This thesis reports on a simulation-based investigation in the metallic rotor containment sleeves for high performance permanent magnet machines. Metallic sleeves are often favoured in applications such as aerospace which have the highest demands on long-term stability. However, metallic sleeves suffer from the presence of induced eddy current loss which can lead to excessive rotor heating. The research encompasses both mechanical and electromagnetic aspects of metallic containment sleeve performance and is undertaken within the context of two reference machine designs, viz. a 60.7kW machine operating at 2600rpm and a 395kW machine operating at 20,000rpm. These designs were provided by Rolls-Royce as an industry partner of this thesis.
The requirements of containment sleeves are described, and the various sleeve technologies used commercially are reviewed. Literature concerned with eddy current loss in sleeves is reviewed along with various innovations in sleeve design aimed at enhancing mechanical and/or electromagnetic performance. An extensive data gathering exercise covering 41 grades of high-strength materials processed by different manufacturing routes is reported along with details of manufacturing routes for thin-walled metallic sleeves.
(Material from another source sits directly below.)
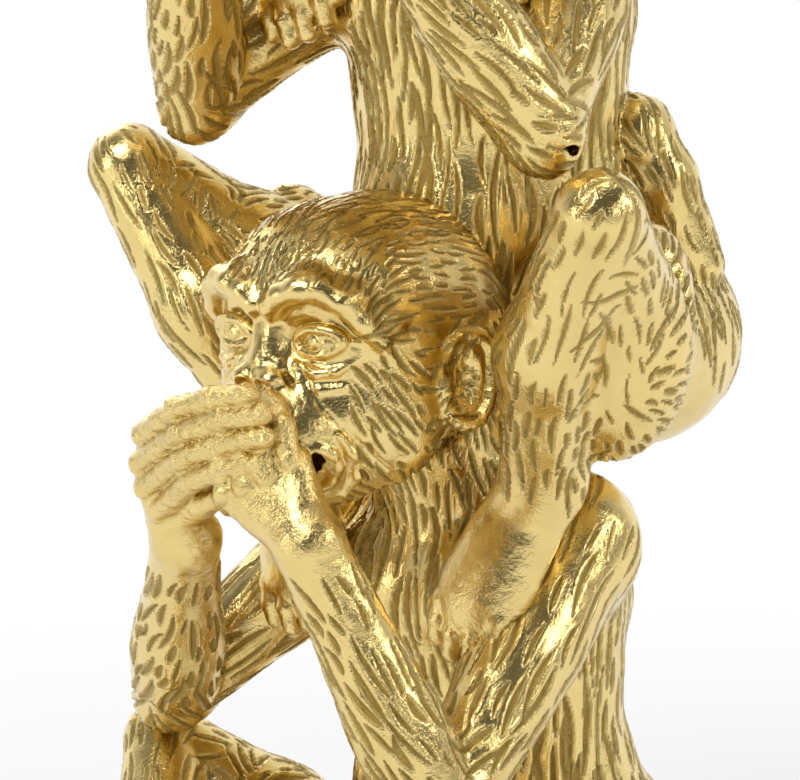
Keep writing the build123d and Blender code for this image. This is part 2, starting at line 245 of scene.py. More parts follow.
# Bare skin on one side of the head: start and end of a line, its reach and how crumpled it is
head_skin = [
    ((11, -97, 171), (11, -97, 162), 1.0, 0.08),
    ((19, -96, 177), (6, -101, 178), 1.0, 0.08),
    ((31.5, -60.5, 152), (31.5, -60, 166), 1.2, 0.3),
    ((9, -102, 157), (10, -97, 141), 1.1, 0.08),
]

# The gold's two ends: plain gold, and the dark gold of deep gouges and of the painted shade in
# hollows
gold_ridge = (0.86, 0.66, 0.26)
gold_gouge_and_shade = (0.43, 0.285, 0.055)
gold_roughness = 0.20
# How much each thing darkens or roughens the gold; the darkening of hollows is painted shade
groove_gain = 1.35
groove_shade, patch_shade, hollow_shade = 0.75, 0.5, 1.1
# Painted shade: where the surface sees less open sky than this, the gold is darkened
open_air = 0.85            # less sky than this counts as a hollow
hollow_reach = 0.007       # metres
groove_roughness, patch_roughness = 0.14, 0.22
# Bumps of the leaf: on the ridges and in the gouges, and creases on fur and on bare skin
ridge_grain, groove_grain = 0.32, 2.4
fleck_share = 0.5
least_crease, skin_crease = 0.5, 3.2
patch_scale, grain_scale, fleck_scale, crease_scale = 95.0, 1500.0, 3800.0, 640.0

levels = [
    {"name": "low", "legs": "down", "left": "mouth_under", "right": "mouth_over",
     "tail": tail_down, "voxel": photo_voxel, "head_voxel": seen_head_voxel,
     "arm_voxel": seen_arm_voxel},
    {"name": "middle", "legs": "up", "left": "eyes", "right": "eyes",
     "tail": tail_up, "voxel": photo_voxel, "head_voxel": middle_head_voxel,
     "arm_voxel": middle_arm_voxel},
    {"name": "top", "legs": "up", "left": "ears", "right": "ears",
     "tail": tail_up, "voxel": top_voxel, "head_voxel": top_head_voxel},
]


def point(place, side=1):
    return np.array([side * place[0], place[1], place[2]], dtype=float)


def mirrored(places, side):
    return [point(place, side) for place in places]


def unit(vector):
    return vector / np.linalg.norm(vector)


def between(start, end, share):
    return start + (end - start) * share


# Each form is a distance function with the box that holds it

def capsule(start, end, start_radius, end_radius, swell=0.0, swell_at=0.3):
    """A tapered limb between two points, thickest at swell_at of its length."""
    along = end - start
    length_squared = float(along @ along) + 1e-9

    def distance(x, y, z):
        dx, dy, dz = x - start[0], y - start[1], z - start[2]
        t = np.clip((dx * along[0] + dy * along[1] + dz * along[2]) / length_squared, 0, 1)
        radius = start_radius + (end_radius - start_radius) * t
        if swell:
            radius = radius + swell * np.exp(-((t - swell_at) / 0.28) ** 2)
        return np.sqrt((dx - t * along[0]) ** 2 + (dy - t * along[1]) ** 2
                       + (dz - t * along[2]) ** 2) - radius

    reach = max(start_radius, end_radius) + abs(swell)
    return distance, np.minimum(start, end) - reach, np.maximum(start, end) + reach


def oval(centre, radii, turn=None):
    """An ellipsoid. turn holds its three directions as rows."""
    axes = np.eye(3) if turn is None else np.array(turn)
    size = np.array(radii, dtype=float)

    def distance(x, y, z):
        dx, dy, dz = x - centre[0], y - centre[1], z - centre[2]
        near, far = 0.0, 0.0
        for axis, radius in zip(axes, size):
            part = (dx * axis[0] + dy * axis[1] + dz * axis[2]) / radius
            near = near + part ** 2
            far = far + (part / radius) ** 2
        near, far = np.sqrt(near), np.sqrt(far) + 1e-6
        return near * (near - 1) / far

    reach = np.sqrt(((axes * size[:, None]) ** 2).sum(axis=0))
    return distance, centre - reach, centre + reach


def paddle(start, end, start_radius, end_radius, facing, flatness):
    """A capsule that is flattened along the way that it faces, as a palm or sole is."""
    facing = unit(facing)
    round_distance, low, high = capsule(start, end, start_radius, end_radius)
    middle = (start + end) / 2

    def distance(x, y, z):
        off = ((x - middle[0]) * facing[0] + (y - middle[1]) * facing[1]
               + (z - middle[2]) * facing[2]) * (1 / flatness - 1)
        return round_distance(x + off * facing[0], y + off * facing[1],
                              z + off * facing[2]) * math.sqrt(flatness)

    return distance, low, high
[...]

Extensive use is made of structural finite element analysis to model the mechanical behaviour of metallic sleeves including consideration of interference fitting, adhesive bonding and stress distributions. Two- and three-dimensional electromagnetic finite element analysis is used to model several aspects of sleeve performance with a particular focus on rotor losses due to induced eddy currents. This investigation included the inclusion of design features to reduce eddy current losses including segmenting a sleeve into several electrically separate rings, nesting of sleeves and the introduction of grooves into the sleeve. This demonstrates that by adopting various features, significant losses in metallic sleeves to make them competitive with carbon-fibre sleeves. The issue of scaling is considered by evaluating the performance of a metallic sleeve in a MW range electrical propulsion application.
From this widespread investigation, it is concluded that using a metallic sleeve, in particular Inconel 718, provides minimal electromagnetic losses and mechanical benefits to the 60.7kW machine design. For the 395kW design, the substitution is not recommended unless manufacturing edits are to be made, however, these come with their own challenge and cost.